Q: However, Dr. Palitha Kohona declared, after the war, that the LTTE senior militants shot and killed Prabhakran and his immediate members as they did not want anyone to surrender to government troops. Isn’t this a possibility? A: You will have a huge difficulty finding any other person believing this story.
Q: The government claims the West and the US interest in Sri Lanka is geopolitics and they care less about human rights violations and alleged war crimes. What is your take on that? A: It is nonsense. If the US only looked after its traditional strategic interests, why would it not ally with the government? In the 21st century human rights are part of hardcore political interest. The USA and many others want ‘global rule of law.’

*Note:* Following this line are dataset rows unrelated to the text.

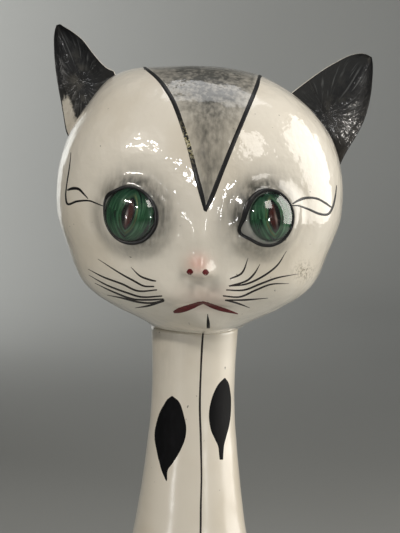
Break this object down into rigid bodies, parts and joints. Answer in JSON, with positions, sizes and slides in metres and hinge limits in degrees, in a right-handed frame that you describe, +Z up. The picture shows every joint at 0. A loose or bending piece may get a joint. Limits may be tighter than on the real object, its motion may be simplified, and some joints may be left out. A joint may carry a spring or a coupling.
{
  "type": "cat figurine",
  "caption": "Seated long-necked cat ornament of lacquered papier-mache with cupped black ears, domed glass eyes, a curled tail and a head that turns on its neck.",
  "frame": {"origin": "on the ground, at the underside of the felt, under the axis of the neck", "axes": "+Z up; the cat looks along -Y; +X is the cat's own left side"},
  "size_m": [0.1202, 0.1246, 0.3978],
  "materials": {
    "lacquered_paper": "cream-white paint under thick clear lacquer, wet-looking gloss",
    "black_enamel": "black brush-painted enamel under clear lacquer",
    "clear_glass": "polished, colourless glass dome over a painted back",
    "iris_enamel": "hand-painted green iris with a dark red slit pupil",
    "putty": "dull, hand-pressed",
    "pine_wood": "bare, sanded",
    "plaster": "cast, dusty matte",
    "felt": "dark green wool felt",
    "steel": "plain zinc-plated steel"
  },
  "bodies": {
    "body": {"body_back_shell": "lacquered_paper", "body_front_shell": "lacquered_paper", "felt_pad": "felt", "foot_board": "pine_wood", "foot_screw": "steel", "front_paw_left": "lacquered_paper", "front_paw_right": "lacquered_paper", "hind_paw_left": "lacquered_paper", "hind_paw_right": "lacquered_paper", "neck_plug": "pine_wood", "plaster_ballast": "plaster", "spine_dowel": "pine_wood", "tail": "lacquered_paper", "tail_wire": "steel"},
    "head": {"ear_left": "black_enamel", "ear_right": "black_enamel", "eye_glass_left": "clear_glass", "eye_glass_right": "clear_glass", "eye_iris_left": "iris_enamel", "eye_iris_right": "iris_enamel", "eye_putty_left": "putty", "eye_putty_right": "putty", "face_shell": "lacquered_paper", "head_back_shell": "lacquered_paper", "head_block": "pine_wood"}
  },
  "joints": [
    {"name": "head_turn", "type": "hinge", "parent": "body", "child": "head", "pos_m": [0, 0, 0.3], "axis": [0, 0, 1], "continuous": true}
  ]
}
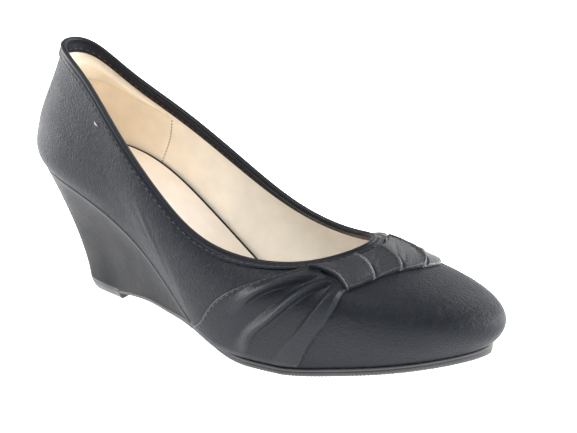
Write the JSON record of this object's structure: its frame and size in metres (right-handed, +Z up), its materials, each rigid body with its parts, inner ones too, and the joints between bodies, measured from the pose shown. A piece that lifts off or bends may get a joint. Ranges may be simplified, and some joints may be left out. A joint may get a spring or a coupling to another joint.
{
  "type": "wedge pump shoe",
  "caption": "Closed-toe wedge pump, right shoe, with a curved covered wedge, gathered side panels and a tucked band across the vamp.",
  "frame": {"origin": "on the floor, under the middle of the top lift's bottom face", "axes": "+X from heel to toe, +Y to the inner side of the foot, +Z up"},
  "size_m": [0.249, 0.0867, 0.1283],
  "materials": {
    "upper_leather": "satin, fine crinkled grain",
    "lining": "matt beige",
    "wedge_cover": "satin, fine crinkled grain",
    "sole_rubber": "matt",
    "lift_rubber": "slightly glossy"
  },
  "bodies": {
    "root": {"upper": "upper_leather", "topline_binding": "upper_leather", "insole": "lining", "wedge": "wedge_cover", "outsole": "sole_rubber", "top_lift": "lift_rubber", "pleat_outer": "upper_leather", "pleat_inner": "upper_leather", "vamp_band": "upper_leather"}
  },
  "joints": []
}
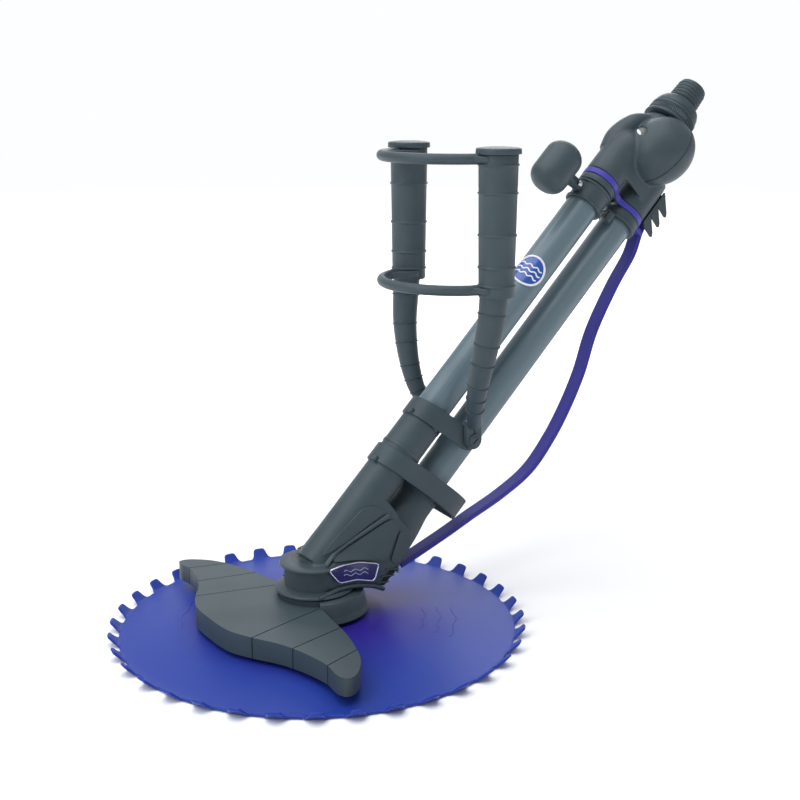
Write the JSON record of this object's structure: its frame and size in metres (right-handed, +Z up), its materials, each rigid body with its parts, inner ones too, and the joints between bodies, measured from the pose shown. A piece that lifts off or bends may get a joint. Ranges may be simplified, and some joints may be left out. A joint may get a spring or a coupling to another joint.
{
  "type": "suction pool cleaner",
  "caption": "Suction-side pool cleaner: toothed rubber seal, weighted wing, leaning twin tubes, tilting float handle, side float, bumper strap and swivelling hose nipple.",
  "frame": {"origin": "centre of the bounding box at the floor; the seal's axis stands at x = -0.1669", "axes": "+Z up, +X towards the back, where the tubes lean and the hose leaves, +Y to the far side"},
  "size_m": [0.7902, 0.4564, 0.5941],
  "materials": {
    "slate_plastic": "moulded polypropylene, fine satin texture",
    "tube_plastic": "extruded PVC pipe, satin gloss",
    "blue_rubber": "moulded polyurethane, smooth, slightly translucent",
    "blue_strap": "moulded flexible strap, satin",
    "black_rubber": "matt black rubber",
    "badge_blue": "printed badge with a gloss skin",
    "steel": "stainless steel"
  },
  "bodies": {
    "cleaner": {"ballast_lid": "slate_plastic", "ballast_screw_far": "steel", "ballast_screw_near": "steel", "band_latch": "slate_plastic", "bumper_strap": "blue_strap", "disc_retainer": "slate_plastic", "far_badge": "badge_blue", "far_side_cover": "slate_plastic", "far_vent_grille": "slate_plastic", "flapper_axle": "steel", "foot_base": "slate_plastic", "foot_sole": "black_rubber", "front_coupling": "slate_plastic", "front_tube": "tube_plastic", "front_wing": "slate_plastic", "handle_yoke": "slate_plastic", "head_manifold": "slate_plastic", "head_rear_cover": "slate_plastic", "lock_band": "blue_strap", "lower_hoop": "slate_plastic", "main_housing": "slate_plastic", "near_badge": "badge_blue", "near_side_cover": "slate_plastic", "near_vent_grille": "slate_plastic", "rear_coupling": "slate_plastic", "rear_tube": "tube_plastic", "strap_cleat": "slate_plastic", "strap_pin": "steel", "swivel_o_ring": "black_rubber", "throat_gasket": "black_rubber", "tube_badge": "badge_blue", "wing_ballast": "steel"},
    "seal": {"seal_disc": "blue_rubber", "disc_hub": "slate_plastic"},
    "valve": {"flapper": "black_rubber"},
    "handle": {"near_leg": "slate_plastic", "far_leg": "slate_plastic", "near_float_sleeve": "slate_plastic", "far_float_sleeve": "slate_plastic", "near_cap": "slate_plastic", "far_cap": "slate_plastic", "upper_bow": "slate_plastic", "lower_bow": "slate_plastic", "pivot_screw_near": "steel", "pivot_screw_far": "steel"},
    "side_float": {"float_collar": "slate_plastic", "float_capsule": "slate_plastic", "float_screw": "steel"},
    "outlet": {"hose_nipple": "slate_plastic", "swivel_collar": "slate_plastic"}
  },
  "joints": [
    {"name": "seal_spin", "type": "hinge", "parent": "cleaner", "child": "seal", "pos_m": [-0.16693, 0, 0.0175], "axis": [0, 0, 1], "continuous": true},
    {"name": "valve_swing", "type": "hinge", "parent": "cleaner", "child": "valve", "pos_m": [-0.10517, 0, 0.09672], "axis": [0, 1, 0], "range_deg": [-12, 12]},
    {"name": "handle_tilt", "type": "hinge", "parent": "cleaner", "child": "handle", "pos_m": [0.01669, 0, 0.19542], "axis": [0, 1, 0], "range_deg": [-60, 28]},
    {"name": "float_turn", "type": "hinge", "parent": "cleaner", "child": "side_float", "pos_m": [0.2139, 0, 0.45374], "axis": [0.7088, 0, 0.7054], "range_deg": [-110, 110]},
    {"name": "hose_swivel", "type": "hinge", "parent": "cleaner", "child": "outlet", "pos_m": [0.34734, 0, 0.54647], "axis": [0.7088, 0, 0.7054], "continuous": true}
  ]
}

Q: Did you anticipate, after the war came to an end, that there would be a series of allegations aimed at Sri Lanka by the international community? A: Yes. That was clear from the very beginning. Q: Are you happy the way Sri Lanka is progressing now? A: I am glad it is peaceful now. I am also happy there is economic and social progress. But I support a restoration of democracy and a halt to the attacks on religious minorities. Time has come to reach out to the Tamil community and start power sharing as Indian Prime Minister Modi urged your President a week ago.
Q: Isn’t it unfair by the international community, which did nothing for Sri Lanka during the war, to now criticize it after the war was won? A: The international community did a lot to support Sri Lanka during the peace process. Sri Lanka does not solve any problem, but always keeps blaming the international community. If the international community is so bad, why did the President’s brothers settle in the USA for years?
Q: India urges for the full implementation of the 13th Amendment. Will that solve the national issue? A: It will be a major step forward.
Q: How do you think Modi should work with Sri Lanka to bring a about a lasting solution to the national problem? A:I am not in a position to advise Modi. I think he had a very good start by inviting the President and other South Asian leaders to attend his swearing-in ceremony, but also by talking bluntly with them. Q
: You had admitted that the Indian Government, then too, led by the Bharatiya Janata Party (BJP), played a key role, behind-the-scene, in the framing of the Norwegian-sponsored Ceasefire Agreement. Can you explain what happened? A: India has been a main supporter of Sri Lanka’s peace throughout, both under the BJP and Congress. We had very close working relations with India during Vajpayee’s BJP Government.
Q: To be a successful State, what should Sri Lanka do in the future? A: Restore democracy and resolve the Tamil national question. Also, focus on development and economic progress.